— DESCRIPTION OF THE TASK —
Extract from the listing each line in which the word "axes" appears.

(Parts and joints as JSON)

(begin)

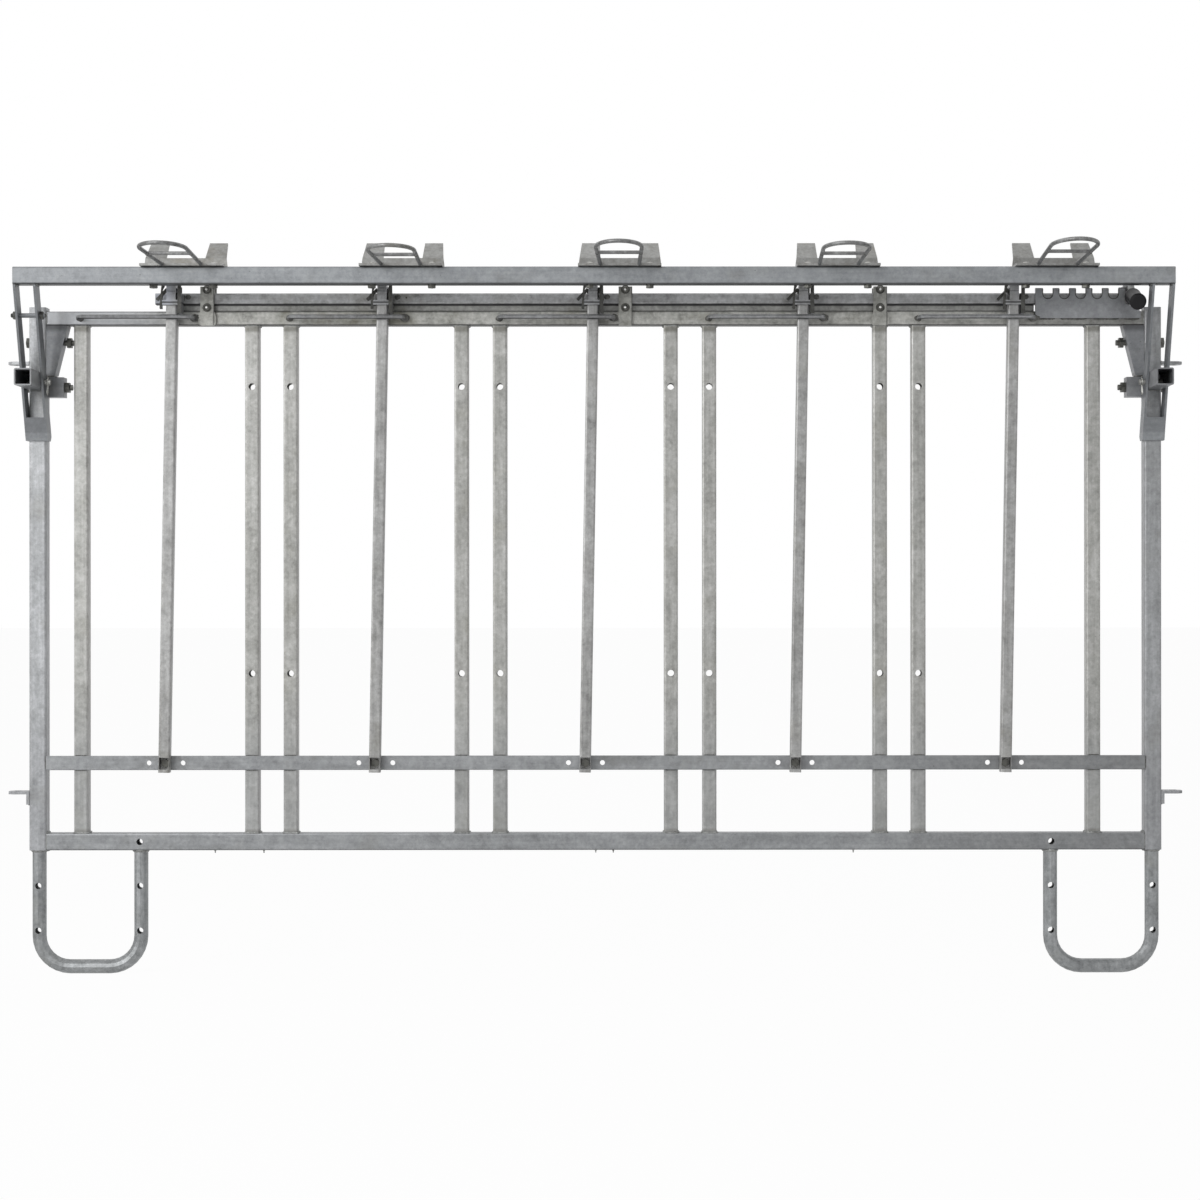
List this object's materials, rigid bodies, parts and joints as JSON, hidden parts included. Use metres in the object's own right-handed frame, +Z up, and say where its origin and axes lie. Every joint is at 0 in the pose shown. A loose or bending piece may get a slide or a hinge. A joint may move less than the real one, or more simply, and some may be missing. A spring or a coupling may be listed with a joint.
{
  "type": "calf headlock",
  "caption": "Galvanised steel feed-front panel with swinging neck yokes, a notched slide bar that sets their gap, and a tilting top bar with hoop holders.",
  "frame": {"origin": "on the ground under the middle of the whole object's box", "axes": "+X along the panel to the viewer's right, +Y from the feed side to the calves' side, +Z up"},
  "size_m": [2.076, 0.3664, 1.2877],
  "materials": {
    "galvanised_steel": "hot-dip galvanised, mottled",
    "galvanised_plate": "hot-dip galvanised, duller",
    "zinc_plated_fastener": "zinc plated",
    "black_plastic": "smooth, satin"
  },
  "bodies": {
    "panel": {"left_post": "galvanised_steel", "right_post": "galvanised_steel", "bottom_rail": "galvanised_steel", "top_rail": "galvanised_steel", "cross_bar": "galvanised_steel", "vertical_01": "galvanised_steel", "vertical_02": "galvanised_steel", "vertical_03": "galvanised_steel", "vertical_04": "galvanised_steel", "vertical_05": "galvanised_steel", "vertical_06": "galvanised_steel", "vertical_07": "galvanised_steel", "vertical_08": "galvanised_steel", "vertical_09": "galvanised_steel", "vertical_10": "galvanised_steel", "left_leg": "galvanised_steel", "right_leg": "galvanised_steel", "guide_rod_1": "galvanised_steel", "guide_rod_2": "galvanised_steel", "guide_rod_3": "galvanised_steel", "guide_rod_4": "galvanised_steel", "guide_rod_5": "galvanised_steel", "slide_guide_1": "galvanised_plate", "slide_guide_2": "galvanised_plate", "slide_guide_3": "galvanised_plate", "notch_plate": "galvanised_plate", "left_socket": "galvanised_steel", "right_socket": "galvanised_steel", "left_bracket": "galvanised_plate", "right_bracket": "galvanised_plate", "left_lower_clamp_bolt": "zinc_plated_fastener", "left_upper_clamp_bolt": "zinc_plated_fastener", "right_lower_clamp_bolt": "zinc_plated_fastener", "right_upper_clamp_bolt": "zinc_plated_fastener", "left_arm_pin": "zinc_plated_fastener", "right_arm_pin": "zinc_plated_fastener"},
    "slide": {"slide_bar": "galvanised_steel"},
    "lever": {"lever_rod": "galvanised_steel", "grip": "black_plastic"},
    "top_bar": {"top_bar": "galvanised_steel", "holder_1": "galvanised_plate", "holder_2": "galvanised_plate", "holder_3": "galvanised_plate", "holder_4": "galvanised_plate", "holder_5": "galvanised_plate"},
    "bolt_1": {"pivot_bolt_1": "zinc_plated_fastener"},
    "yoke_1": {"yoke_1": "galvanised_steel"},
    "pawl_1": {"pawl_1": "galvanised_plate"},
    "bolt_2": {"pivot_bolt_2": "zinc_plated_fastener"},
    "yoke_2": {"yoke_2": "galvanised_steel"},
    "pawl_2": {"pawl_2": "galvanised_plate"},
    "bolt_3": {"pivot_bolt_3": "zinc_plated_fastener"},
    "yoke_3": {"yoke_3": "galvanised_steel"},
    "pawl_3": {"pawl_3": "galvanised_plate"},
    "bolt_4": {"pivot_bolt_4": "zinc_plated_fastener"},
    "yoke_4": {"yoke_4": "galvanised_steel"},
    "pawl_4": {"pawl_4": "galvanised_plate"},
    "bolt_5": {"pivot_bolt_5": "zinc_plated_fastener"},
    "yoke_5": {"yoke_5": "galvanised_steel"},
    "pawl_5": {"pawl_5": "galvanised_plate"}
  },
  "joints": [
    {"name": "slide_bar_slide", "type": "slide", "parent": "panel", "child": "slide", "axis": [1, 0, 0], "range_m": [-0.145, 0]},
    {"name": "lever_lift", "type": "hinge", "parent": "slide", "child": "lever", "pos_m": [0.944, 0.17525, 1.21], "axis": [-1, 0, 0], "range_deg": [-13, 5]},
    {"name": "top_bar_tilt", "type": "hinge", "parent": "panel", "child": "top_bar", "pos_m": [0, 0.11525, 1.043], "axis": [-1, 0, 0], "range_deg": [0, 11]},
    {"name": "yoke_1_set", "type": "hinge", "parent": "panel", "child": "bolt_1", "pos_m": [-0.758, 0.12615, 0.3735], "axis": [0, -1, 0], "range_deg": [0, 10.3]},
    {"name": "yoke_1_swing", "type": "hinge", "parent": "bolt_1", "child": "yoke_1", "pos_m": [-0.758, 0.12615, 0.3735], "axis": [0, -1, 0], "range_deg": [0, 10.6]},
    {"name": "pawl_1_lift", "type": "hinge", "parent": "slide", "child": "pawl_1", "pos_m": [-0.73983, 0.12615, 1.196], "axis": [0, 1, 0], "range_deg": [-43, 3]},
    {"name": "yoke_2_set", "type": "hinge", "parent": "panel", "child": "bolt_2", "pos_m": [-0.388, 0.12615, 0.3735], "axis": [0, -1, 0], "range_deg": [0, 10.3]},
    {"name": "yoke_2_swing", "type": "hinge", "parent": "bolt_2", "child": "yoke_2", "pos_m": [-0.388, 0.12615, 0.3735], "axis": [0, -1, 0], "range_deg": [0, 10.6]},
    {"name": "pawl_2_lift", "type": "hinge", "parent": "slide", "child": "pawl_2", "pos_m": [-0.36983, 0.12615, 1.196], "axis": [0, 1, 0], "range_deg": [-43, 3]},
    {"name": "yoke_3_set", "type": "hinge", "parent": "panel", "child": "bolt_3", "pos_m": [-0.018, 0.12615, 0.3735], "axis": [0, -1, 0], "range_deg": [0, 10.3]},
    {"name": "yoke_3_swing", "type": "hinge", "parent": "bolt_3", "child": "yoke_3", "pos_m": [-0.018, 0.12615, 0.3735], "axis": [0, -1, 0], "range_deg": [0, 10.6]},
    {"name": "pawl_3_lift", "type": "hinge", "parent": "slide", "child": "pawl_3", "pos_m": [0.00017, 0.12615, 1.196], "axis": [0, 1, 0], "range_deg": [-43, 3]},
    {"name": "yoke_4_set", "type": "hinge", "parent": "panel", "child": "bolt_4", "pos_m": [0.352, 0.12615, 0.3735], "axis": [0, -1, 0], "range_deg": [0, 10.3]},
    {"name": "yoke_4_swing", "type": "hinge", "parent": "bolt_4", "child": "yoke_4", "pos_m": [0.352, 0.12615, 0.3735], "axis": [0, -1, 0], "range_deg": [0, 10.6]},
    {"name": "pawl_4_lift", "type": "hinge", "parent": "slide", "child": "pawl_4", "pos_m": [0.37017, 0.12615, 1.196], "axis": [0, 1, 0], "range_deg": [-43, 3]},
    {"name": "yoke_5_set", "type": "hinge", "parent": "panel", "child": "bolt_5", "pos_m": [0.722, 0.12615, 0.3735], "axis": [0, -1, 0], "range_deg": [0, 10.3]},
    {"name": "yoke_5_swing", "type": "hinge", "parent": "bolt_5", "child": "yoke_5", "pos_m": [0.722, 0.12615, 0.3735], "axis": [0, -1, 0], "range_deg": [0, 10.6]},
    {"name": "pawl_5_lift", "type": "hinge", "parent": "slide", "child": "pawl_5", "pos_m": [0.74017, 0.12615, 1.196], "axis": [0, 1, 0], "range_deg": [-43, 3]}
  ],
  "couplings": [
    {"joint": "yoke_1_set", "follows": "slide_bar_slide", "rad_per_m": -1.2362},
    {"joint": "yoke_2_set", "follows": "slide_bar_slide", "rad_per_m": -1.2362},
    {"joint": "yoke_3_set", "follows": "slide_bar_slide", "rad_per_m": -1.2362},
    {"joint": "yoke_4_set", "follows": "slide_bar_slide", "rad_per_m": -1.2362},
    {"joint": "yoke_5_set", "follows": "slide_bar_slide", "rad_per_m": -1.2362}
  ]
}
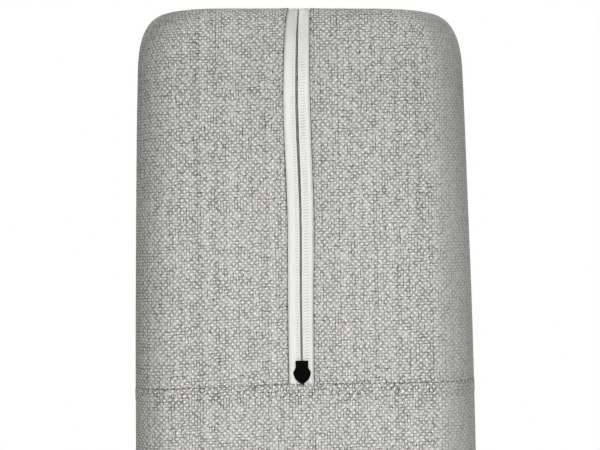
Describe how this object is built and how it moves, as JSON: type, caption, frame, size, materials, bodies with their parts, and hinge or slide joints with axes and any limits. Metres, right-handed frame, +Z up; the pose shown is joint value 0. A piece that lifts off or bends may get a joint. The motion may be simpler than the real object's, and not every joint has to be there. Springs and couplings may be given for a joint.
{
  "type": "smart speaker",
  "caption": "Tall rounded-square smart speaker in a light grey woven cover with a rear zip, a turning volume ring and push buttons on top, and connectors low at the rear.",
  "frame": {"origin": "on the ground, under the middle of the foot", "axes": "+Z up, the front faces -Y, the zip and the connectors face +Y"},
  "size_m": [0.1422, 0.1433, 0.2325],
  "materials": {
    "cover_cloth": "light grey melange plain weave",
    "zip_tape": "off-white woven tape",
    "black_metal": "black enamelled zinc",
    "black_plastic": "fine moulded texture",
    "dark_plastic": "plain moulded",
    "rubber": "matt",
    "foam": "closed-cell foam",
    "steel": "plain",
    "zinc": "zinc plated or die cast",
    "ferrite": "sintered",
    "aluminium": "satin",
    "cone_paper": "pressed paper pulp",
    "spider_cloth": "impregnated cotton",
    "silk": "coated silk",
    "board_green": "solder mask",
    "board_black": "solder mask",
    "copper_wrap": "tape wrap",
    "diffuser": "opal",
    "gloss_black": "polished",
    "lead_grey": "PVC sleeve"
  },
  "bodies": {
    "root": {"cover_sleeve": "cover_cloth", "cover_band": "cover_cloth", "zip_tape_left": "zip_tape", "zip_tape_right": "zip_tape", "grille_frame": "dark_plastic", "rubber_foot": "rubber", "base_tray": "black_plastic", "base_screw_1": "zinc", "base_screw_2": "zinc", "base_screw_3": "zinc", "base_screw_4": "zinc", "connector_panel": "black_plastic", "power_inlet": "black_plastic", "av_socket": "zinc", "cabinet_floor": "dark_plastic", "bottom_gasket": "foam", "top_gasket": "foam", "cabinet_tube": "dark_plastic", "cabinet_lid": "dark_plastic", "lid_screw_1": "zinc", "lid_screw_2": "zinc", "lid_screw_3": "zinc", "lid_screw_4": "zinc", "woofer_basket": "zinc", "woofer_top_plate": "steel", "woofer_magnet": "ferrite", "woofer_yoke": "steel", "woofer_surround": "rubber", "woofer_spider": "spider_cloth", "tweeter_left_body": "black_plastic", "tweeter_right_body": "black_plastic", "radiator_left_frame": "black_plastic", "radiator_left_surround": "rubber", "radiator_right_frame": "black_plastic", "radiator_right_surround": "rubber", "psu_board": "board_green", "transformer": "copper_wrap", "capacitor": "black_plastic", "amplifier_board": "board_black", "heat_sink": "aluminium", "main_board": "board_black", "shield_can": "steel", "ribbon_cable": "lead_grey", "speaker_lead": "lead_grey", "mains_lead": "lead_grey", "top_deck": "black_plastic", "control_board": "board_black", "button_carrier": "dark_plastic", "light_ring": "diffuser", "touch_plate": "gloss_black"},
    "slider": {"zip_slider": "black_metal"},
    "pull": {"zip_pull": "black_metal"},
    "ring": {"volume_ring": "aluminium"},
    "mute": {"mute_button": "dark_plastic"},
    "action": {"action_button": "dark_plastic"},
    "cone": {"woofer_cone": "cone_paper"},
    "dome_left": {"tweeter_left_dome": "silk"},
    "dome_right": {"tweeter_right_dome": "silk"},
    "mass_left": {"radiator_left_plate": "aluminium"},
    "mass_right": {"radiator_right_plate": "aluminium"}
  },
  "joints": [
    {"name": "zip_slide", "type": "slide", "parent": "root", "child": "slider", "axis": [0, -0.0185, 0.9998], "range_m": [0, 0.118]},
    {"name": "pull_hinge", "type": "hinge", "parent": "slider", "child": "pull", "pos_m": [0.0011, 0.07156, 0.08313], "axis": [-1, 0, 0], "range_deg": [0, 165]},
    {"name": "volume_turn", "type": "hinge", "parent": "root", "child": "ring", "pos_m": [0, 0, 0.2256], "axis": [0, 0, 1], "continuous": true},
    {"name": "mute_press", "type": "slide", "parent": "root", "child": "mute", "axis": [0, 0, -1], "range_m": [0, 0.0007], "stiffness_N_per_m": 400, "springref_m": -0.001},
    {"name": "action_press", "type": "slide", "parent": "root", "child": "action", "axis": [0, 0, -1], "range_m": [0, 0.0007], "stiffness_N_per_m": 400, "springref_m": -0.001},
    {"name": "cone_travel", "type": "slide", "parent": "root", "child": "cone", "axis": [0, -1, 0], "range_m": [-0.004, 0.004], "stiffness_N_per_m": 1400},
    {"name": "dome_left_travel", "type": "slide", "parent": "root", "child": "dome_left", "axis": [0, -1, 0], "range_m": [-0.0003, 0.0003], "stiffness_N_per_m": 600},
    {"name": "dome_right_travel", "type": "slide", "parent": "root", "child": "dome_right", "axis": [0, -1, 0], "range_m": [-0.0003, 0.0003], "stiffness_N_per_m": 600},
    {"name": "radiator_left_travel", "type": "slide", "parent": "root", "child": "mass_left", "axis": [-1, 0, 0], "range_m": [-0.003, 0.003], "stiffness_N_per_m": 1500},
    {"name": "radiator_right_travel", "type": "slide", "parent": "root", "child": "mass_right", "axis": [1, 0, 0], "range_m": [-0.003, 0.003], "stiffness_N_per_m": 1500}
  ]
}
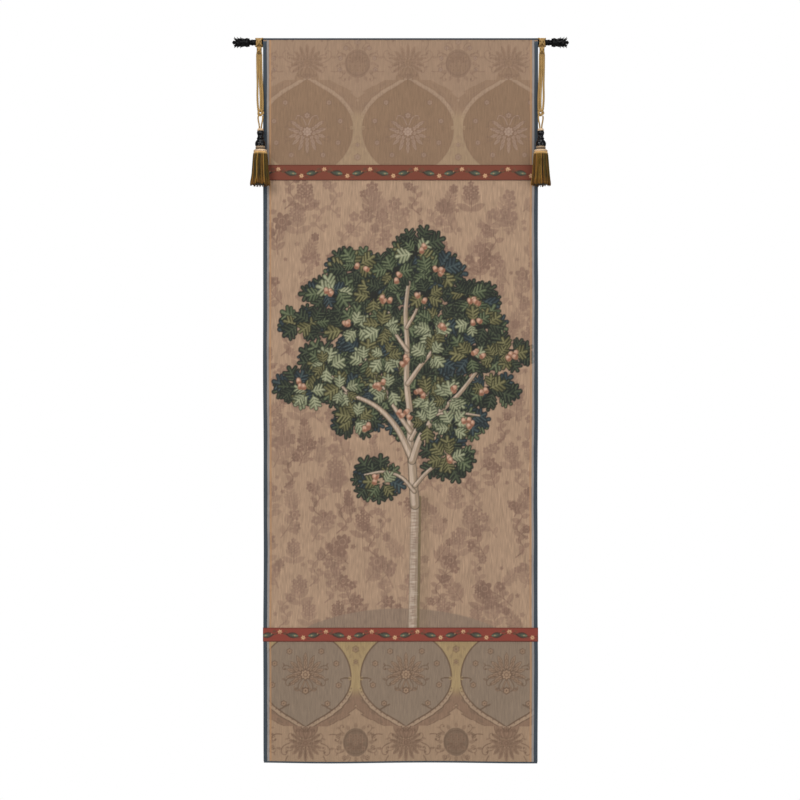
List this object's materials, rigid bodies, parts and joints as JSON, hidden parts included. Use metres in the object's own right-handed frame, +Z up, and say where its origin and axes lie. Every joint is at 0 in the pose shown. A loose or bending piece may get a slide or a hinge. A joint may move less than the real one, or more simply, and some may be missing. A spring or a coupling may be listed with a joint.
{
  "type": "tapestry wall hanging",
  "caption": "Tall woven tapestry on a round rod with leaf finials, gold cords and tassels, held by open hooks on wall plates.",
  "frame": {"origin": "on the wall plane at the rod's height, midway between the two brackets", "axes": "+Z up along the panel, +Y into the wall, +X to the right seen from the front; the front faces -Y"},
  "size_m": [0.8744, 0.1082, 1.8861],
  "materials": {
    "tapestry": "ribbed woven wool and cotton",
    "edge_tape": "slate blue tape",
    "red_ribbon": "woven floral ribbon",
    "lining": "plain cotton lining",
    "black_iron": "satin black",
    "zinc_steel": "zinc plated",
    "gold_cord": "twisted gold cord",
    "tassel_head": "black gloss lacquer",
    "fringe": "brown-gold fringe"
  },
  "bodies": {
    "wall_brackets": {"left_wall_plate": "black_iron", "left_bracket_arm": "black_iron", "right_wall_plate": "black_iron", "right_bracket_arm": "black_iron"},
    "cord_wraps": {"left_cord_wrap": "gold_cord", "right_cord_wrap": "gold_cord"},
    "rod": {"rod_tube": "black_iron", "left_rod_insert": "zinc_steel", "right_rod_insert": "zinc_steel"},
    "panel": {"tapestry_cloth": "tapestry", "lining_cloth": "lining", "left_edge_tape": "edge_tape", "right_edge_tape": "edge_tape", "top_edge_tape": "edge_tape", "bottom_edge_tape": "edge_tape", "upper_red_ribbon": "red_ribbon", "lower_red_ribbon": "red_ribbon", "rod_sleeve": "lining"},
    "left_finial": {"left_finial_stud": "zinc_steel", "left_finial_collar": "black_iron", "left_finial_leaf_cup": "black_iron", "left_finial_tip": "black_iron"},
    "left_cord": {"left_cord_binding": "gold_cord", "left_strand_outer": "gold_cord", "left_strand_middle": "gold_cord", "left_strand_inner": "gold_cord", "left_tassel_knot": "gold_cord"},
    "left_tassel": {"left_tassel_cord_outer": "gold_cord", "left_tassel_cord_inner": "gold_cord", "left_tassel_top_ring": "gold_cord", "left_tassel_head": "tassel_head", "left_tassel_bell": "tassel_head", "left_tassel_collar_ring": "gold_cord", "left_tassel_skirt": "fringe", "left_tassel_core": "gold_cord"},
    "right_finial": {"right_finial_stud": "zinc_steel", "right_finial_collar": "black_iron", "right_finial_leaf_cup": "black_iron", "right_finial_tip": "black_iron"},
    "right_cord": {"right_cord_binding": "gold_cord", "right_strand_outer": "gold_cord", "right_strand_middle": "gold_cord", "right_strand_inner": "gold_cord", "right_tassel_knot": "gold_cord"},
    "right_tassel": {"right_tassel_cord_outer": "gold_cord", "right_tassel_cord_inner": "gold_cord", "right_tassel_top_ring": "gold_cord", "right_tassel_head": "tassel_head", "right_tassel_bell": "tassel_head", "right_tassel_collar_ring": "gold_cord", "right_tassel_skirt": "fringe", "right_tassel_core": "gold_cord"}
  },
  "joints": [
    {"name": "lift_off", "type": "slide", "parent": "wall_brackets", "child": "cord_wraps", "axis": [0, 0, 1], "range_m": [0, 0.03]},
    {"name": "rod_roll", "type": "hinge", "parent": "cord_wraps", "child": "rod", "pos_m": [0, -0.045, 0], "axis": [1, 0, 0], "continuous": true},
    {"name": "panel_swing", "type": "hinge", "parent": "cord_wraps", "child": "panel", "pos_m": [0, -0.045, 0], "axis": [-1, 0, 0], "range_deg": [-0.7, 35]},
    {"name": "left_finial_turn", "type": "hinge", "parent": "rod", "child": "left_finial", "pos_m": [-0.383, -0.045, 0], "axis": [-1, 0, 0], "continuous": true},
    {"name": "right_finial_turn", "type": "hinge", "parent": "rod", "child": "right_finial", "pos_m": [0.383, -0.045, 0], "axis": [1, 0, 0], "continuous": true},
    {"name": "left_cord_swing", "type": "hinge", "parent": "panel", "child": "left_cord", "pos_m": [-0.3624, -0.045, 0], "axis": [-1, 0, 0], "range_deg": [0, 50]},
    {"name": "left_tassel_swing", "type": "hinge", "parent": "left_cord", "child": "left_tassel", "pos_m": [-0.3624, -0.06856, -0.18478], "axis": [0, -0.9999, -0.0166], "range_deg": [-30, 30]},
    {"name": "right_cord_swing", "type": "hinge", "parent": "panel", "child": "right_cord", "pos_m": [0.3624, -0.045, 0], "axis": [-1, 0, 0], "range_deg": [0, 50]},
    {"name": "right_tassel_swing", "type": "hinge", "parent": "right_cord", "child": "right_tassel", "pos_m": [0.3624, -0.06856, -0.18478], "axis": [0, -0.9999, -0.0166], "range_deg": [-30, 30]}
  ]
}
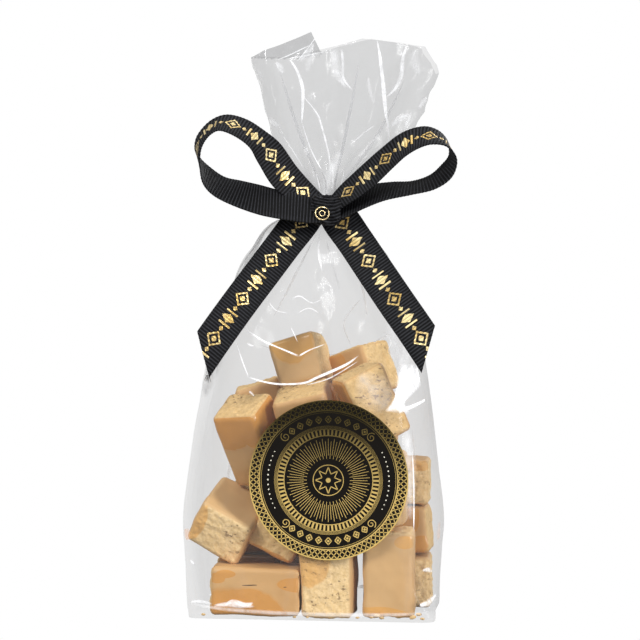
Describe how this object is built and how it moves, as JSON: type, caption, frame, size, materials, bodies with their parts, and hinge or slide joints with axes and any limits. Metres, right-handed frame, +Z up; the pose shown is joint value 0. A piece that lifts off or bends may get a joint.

(end)

— COMPLETE OUTPUT —
List this object's materials, rigid bodies, parts and joints as JSON, hidden parts included. Use metres in the object's own right-handed frame, +Z up, and say where its origin and axes lie. Every joint is at 0 in the pose shown. A loose or bending piece may get a slide or a hinge. A joint may move less than the real one, or more simply, and some may be missing. A spring or a coupling may be listed with a joint.
  "frame": {"origin": "on the ground under the middle of the whole object's box", "axes": "+X along the panel to the viewer's right, +Y from the feed side to the calves' side, +Z up"},
Describe how this object is built and how it moves, as JSON: type, caption, frame, size, materials, bodies with their parts, and hinge or slide joints with axes and any limits. Metres, right-handed frame, +Z up; the pose shown is joint value 0. A piece that lifts off or bends may get a joint. The motion may be simpler than the real object's, and not every joint has to be there. Springs and couplings may be given for a joint.
  "frame": {"origin": "on the ground, under the middle of the foot", "axes": "+Z up, the front faces -Y, the zip and the connectors face +Y"},
List this object's materials, rigid bodies, parts and joints as JSON, hidden parts included. Use metres in the object's own right-handed frame, +Z up, and say where its origin and axes lie. Every joint is at 0 in the pose shown. A loose or bending piece may get a slide or a hinge. A joint may move less than the real one, or more simply, and some may be missing. A spring or a coupling may be listed with a joint.
  "frame": {"origin": "on the wall plane at the rod's height, midway between the two brackets", "axes": "+Z up along the panel, +Y into the wall, +X to the right seen from the front; the front faces -Y"},
Describe how this object is built and how it moves, as JSON: type, caption, frame, size, materials, bodies with their parts, and hinge or slide joints with axes and any limits. Metres, right-handed frame, +Z up; the pose shown is joint value 0. A piece that lifts off or bends may get a joint.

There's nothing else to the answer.